**What is required**: Restate every line of the material, word for word.

**Source data**:
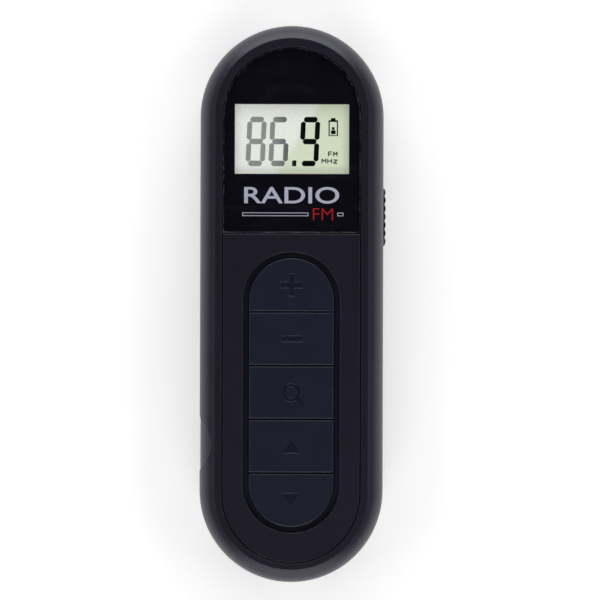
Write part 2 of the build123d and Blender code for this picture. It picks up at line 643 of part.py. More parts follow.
def make_lcd_connector_strip():
    """Elastomer strip pressed between the board and the glass's ledge."""
    y = LCD_LOWER_Y - LCD_LEDGE / 2
    return block_at(0, y, LCD_WIDTH - 2, STRIP_WIDTH, PCB_TOP, GLASS_TOP - LCD_SHEET)


# ---- Board and what is soldered to it ----
def jack_pin_points():
    x = JACK_WIDTH / 2 - 2 * PIN_RADIUS
    middle = (JACK_FRONT + JACK_BACK) / 2
    points = [(-x, middle - JACK_PIN_SPACING), (x, middle), (-x, middle + JACK_PIN_SPACING)]
    return points


def slide_switch_pin_points():
    spacing = SLIDE_SWITCH_LENGTH / 3
    return [(SLIDE_SWITCH_X, SLIDER_MIDDLE_Y + step * spacing) for step in (-1, 0, 1)]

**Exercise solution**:
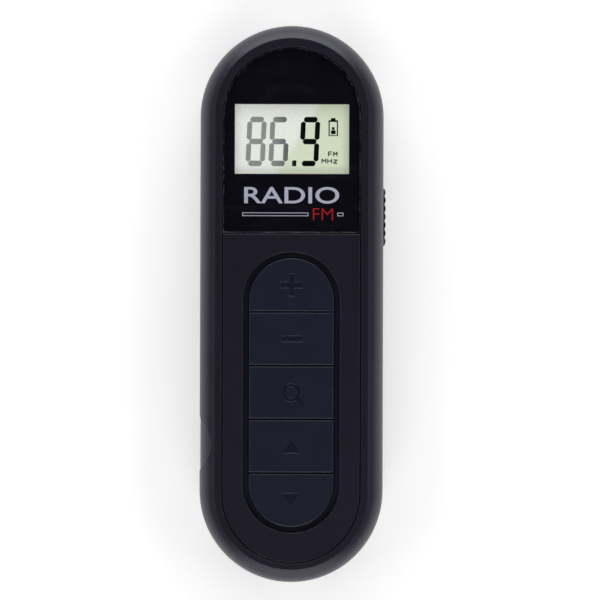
Write part 2 of the build123d and Blender code for this picture. It picks up at line 643 of part.py. More parts follow.
def make_lcd_connector_strip():
    """Elastomer strip pressed between the board and the glass's ledge."""
    y = LCD_LOWER_Y - LCD_LEDGE / 2
    return block_at(0, y, LCD_WIDTH - 2, STRIP_WIDTH, PCB_TOP, GLASS_TOP - LCD_SHEET)


# ---- Board and what is soldered to it ----
def jack_pin_points():
    x = JACK_WIDTH / 2 - 2 * PIN_RADIUS
    middle = (JACK_FRONT + JACK_BACK) / 2
    points = [(-x, middle - JACK_PIN_SPACING), (x, middle), (-x, middle + JACK_PIN_SPACING)]
    return points


def slide_switch_pin_points():
    spacing = SLIDE_SWITCH_LENGTH / 3
    return [(SLIDE_SWITCH_X, SLIDER_MIDDLE_Y + step * spacing) for step in (-1, 0, 1)]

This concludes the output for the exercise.